_Written request_: Quote the full listing word for word.

>> Begin Supplied information

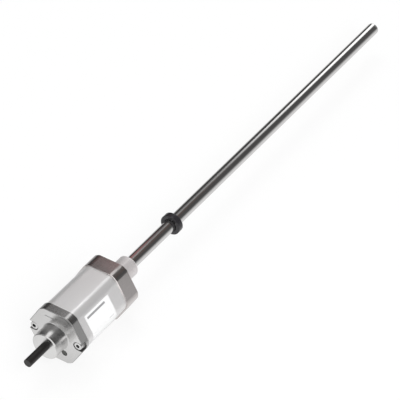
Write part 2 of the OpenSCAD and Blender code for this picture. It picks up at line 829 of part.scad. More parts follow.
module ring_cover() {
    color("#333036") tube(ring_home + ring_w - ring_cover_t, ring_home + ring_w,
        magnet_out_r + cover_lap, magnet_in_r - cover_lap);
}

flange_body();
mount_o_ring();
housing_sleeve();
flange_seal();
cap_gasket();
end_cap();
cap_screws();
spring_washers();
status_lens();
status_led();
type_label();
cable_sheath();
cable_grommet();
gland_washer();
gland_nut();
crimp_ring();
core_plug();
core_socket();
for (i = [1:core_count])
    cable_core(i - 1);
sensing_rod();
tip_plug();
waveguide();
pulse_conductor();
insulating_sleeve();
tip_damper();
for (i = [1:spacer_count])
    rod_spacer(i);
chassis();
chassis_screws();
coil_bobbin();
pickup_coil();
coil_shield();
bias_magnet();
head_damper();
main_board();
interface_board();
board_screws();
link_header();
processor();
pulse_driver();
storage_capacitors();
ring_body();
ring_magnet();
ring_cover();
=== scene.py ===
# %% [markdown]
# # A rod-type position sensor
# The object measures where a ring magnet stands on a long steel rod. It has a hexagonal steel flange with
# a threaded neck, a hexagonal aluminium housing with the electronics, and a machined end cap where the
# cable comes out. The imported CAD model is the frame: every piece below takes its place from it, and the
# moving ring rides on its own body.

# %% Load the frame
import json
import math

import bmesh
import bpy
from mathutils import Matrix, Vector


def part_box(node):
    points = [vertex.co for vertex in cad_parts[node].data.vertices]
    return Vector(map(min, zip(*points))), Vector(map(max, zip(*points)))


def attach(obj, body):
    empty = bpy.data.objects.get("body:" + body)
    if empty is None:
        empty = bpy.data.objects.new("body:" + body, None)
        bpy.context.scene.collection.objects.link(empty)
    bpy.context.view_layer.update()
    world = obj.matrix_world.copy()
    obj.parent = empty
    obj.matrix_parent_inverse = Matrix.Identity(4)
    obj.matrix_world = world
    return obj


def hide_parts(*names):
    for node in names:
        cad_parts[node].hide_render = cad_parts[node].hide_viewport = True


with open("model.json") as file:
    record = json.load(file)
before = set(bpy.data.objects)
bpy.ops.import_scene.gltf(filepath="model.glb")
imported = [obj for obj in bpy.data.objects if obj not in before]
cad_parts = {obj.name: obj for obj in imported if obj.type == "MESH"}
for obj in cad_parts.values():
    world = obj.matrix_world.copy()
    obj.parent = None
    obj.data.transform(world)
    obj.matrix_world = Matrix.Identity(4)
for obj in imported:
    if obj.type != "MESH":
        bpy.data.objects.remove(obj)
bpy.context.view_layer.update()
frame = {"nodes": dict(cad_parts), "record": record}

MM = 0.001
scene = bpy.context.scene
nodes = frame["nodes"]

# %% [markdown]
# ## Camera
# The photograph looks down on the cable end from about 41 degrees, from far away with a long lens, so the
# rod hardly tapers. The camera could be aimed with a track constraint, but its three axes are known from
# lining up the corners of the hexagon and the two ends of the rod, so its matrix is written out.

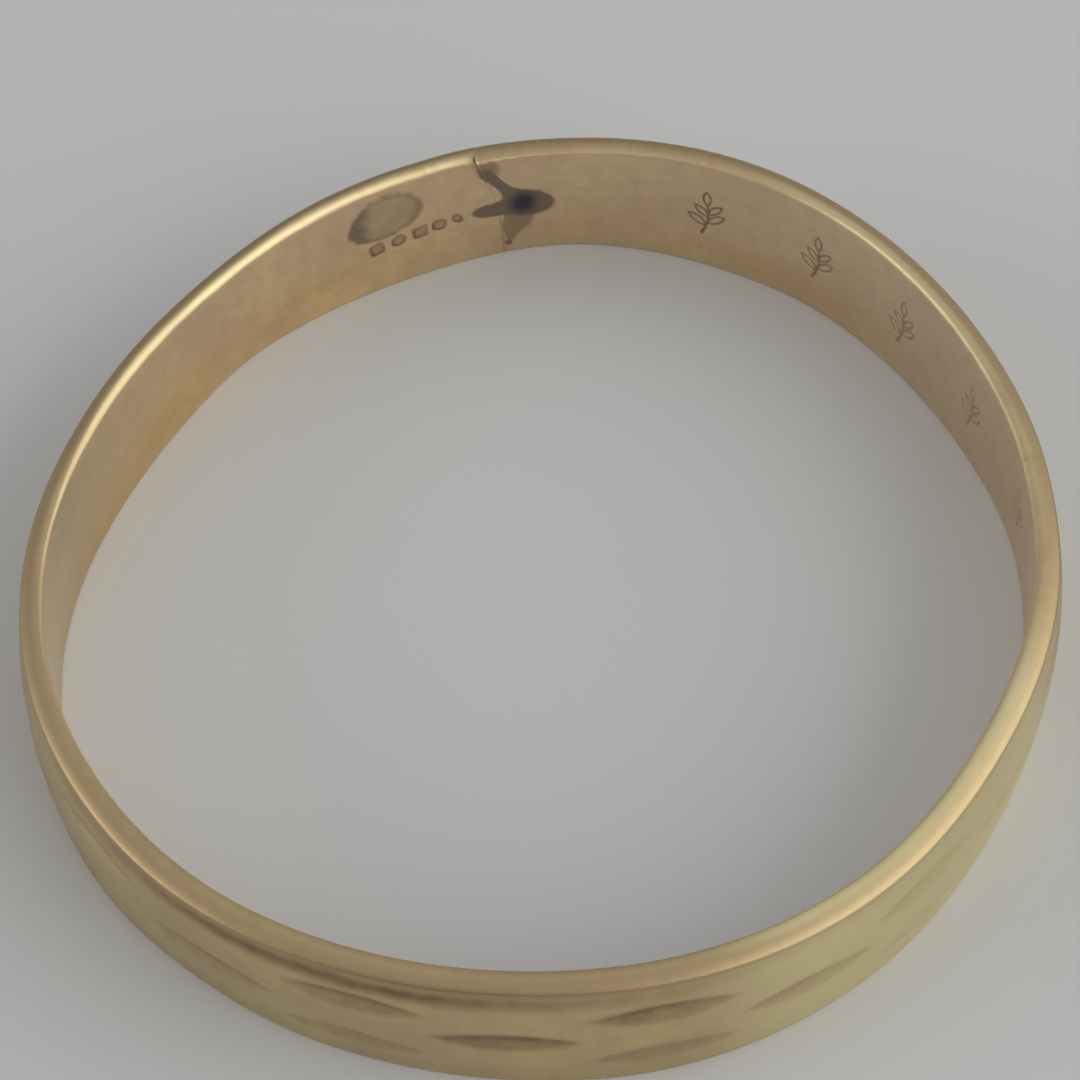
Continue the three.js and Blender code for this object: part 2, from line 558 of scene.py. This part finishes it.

>> End Supplied information

_Solution for this task_:
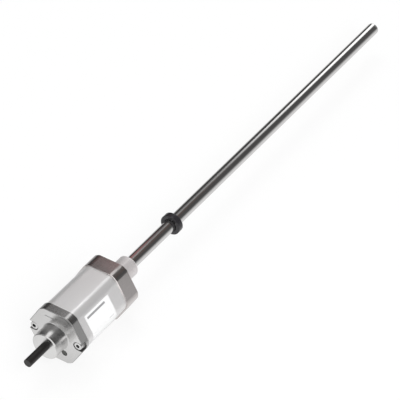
Write part 2 of the OpenSCAD and Blender code for this picture. It picks up at line 829 of part.scad. More parts follow.
module ring_cover() {
    color("#333036") tube(ring_home + ring_w - ring_cover_t, ring_home + ring_w,
        magnet_out_r + cover_lap, magnet_in_r - cover_lap);
}

flange_body();
mount_o_ring();
housing_sleeve();
flange_seal();
cap_gasket();
end_cap();
cap_screws();
spring_washers();
status_lens();
status_led();
type_label();
cable_sheath();
cable_grommet();
gland_washer();
gland_nut();
crimp_ring();
core_plug();
core_socket();
for (i = [1:core_count])
    cable_core(i - 1);
sensing_rod();
tip_plug();
waveguide();
pulse_conductor();
insulating_sleeve();
tip_damper();
for (i = [1:spacer_count])
    rod_spacer(i);
chassis();
chassis_screws();
coil_bobbin();
pickup_coil();
coil_shield();
bias_magnet();
head_damper();
main_board();
interface_board();
board_screws();
link_header();
processor();
pulse_driver();
storage_capacitors();
ring_body();
ring_magnet();
ring_cover();
=== scene.py ===
# %% [markdown]
# # A rod-type position sensor
# The object measures where a ring magnet stands on a long steel rod. It has a hexagonal steel flange with
# a threaded neck, a hexagonal aluminium housing with the electronics, and a machined end cap where the
# cable comes out. The imported CAD model is the frame: every piece below takes its place from it, and the
# moving ring rides on its own body.

# %% Load the frame
import json
import math

import bmesh
import bpy
from mathutils import Matrix, Vector


def part_box(node):
    points = [vertex.co for vertex in cad_parts[node].data.vertices]
    return Vector(map(min, zip(*points))), Vector(map(max, zip(*points)))


def attach(obj, body):
    empty = bpy.data.objects.get("body:" + body)
    if empty is None:
        empty = bpy.data.objects.new("body:" + body, None)
        bpy.context.scene.collection.objects.link(empty)
    bpy.context.view_layer.update()
    world = obj.matrix_world.copy()
    obj.parent = empty
    obj.matrix_parent_inverse = Matrix.Identity(4)
    obj.matrix_world = world
    return obj


def hide_parts(*names):
    for node in names:
        cad_parts[node].hide_render = cad_parts[node].hide_viewport = True


with open("model.json") as file:
    record = json.load(file)
before = set(bpy.data.objects)
bpy.ops.import_scene.gltf(filepath="model.glb")
imported = [obj for obj in bpy.data.objects if obj not in before]
cad_parts = {obj.name: obj for obj in imported if obj.type == "MESH"}
for obj in cad_parts.values():
    world = obj.matrix_world.copy()
    obj.parent = None
    obj.data.transform(world)
    obj.matrix_world = Matrix.Identity(4)
for obj in imported:
    if obj.type != "MESH":
        bpy.data.objects.remove(obj)
bpy.context.view_layer.update()
frame = {"nodes": dict(cad_parts), "record": record}

MM = 0.001
scene = bpy.context.scene
nodes = frame["nodes"]

# %% [markdown]
# ## Camera
# The photograph looks down on the cable end from about 41 degrees, from far away with a long lens, so the
# rod hardly tapers. The camera could be aimed with a track constraint, but its three axes are known from
# lining up the corners of the hexagon and the two ends of the rod, so its matrix is written out.

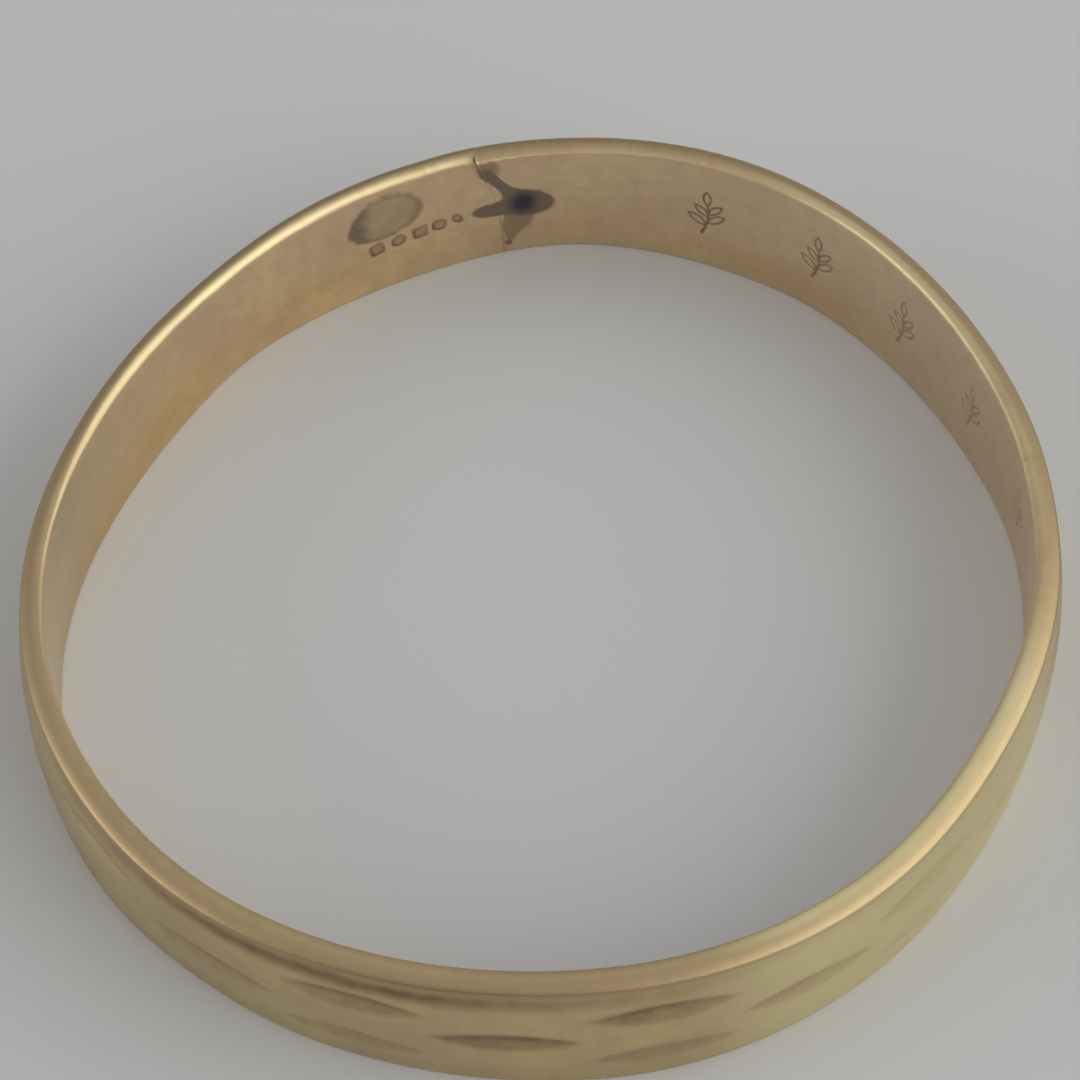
Continue the three.js and Blender code for this object: part 2, from line 558 of scene.py. This part finishes it.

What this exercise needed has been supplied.